Linguistic Analysis, Data Mining, and Clustering to Predict Document Age



Journal Title

Journal ISSN

Volume Title



The goal of this research is to interpret enough linguistic data to provide a basis for which clustering, and time prediction can be performed. With knowledge of how linguistic structure changes over time, conclusions can be drawn about how communication has and will continue to change. The data collected throughout the 250 raw text sources is as follows: word stem tally, word stem percentage, part of speech tally, part of speech percentage, scored part of speech collocations through both bigrams and trigrams, and average sentence length. Certain suitable metrics were chosen from this linguistic data totaling 66 dimensions for each source “point.” From these 66 point dimensions, filtering was performed to deem which chosen metrics are unique and therefore will be proper indicators of a source’s time-period. This filtering process was performed using an algorithm that determined which metrics over the given time period have a slope within a 1.15 ratio of one another for 90% of the time.
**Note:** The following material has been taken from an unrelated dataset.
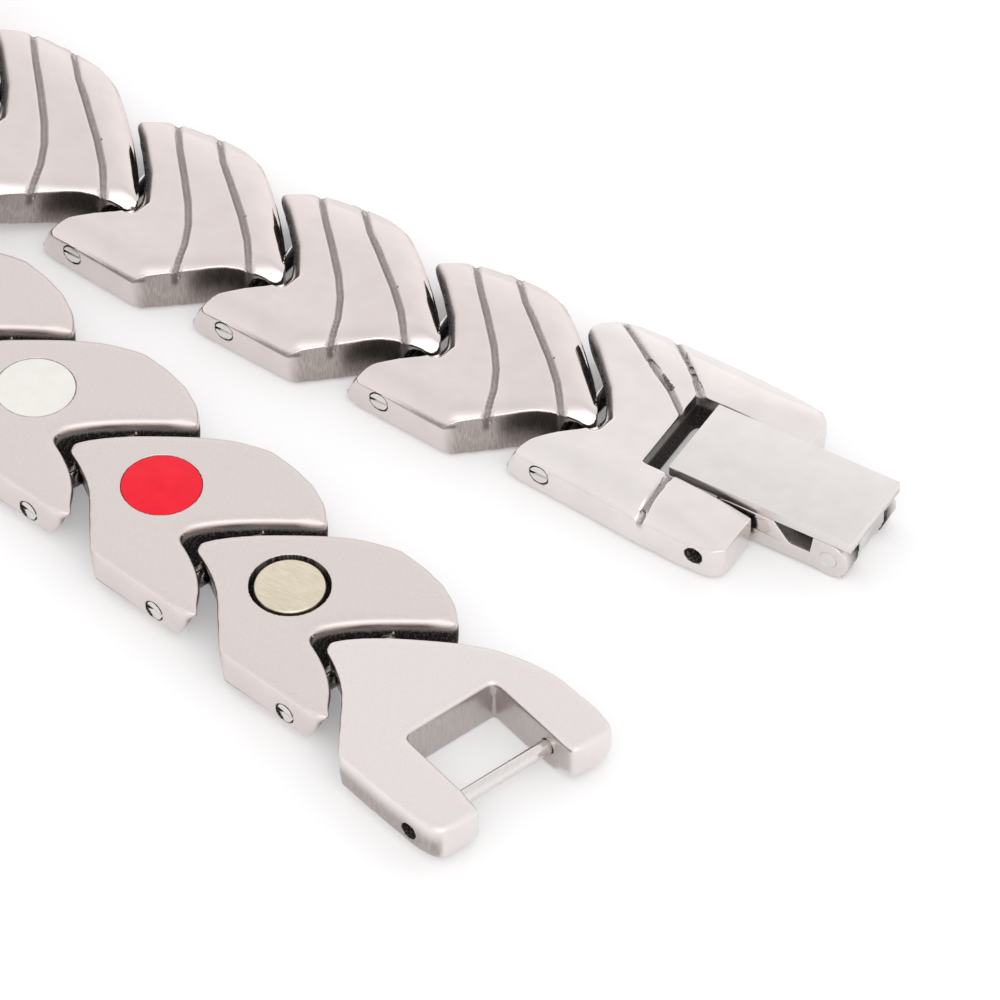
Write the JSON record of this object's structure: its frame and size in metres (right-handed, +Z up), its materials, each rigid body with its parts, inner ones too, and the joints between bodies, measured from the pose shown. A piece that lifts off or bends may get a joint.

Metrics with similar slopes are redundant and therefore their dimensions can be removed from the source points as well as those whose slopes are 0. Using the elbow method and clustering, each source point is designated to a given cluster which should represent various time-spans between 1900 and 2000. With this data, a confusion matrix can be displayed to indicate the success in correctly identifying a sources individual time span. Due to the limited corpora used, prediction beyond precision of an indiscriminate projection has not yet been achieved.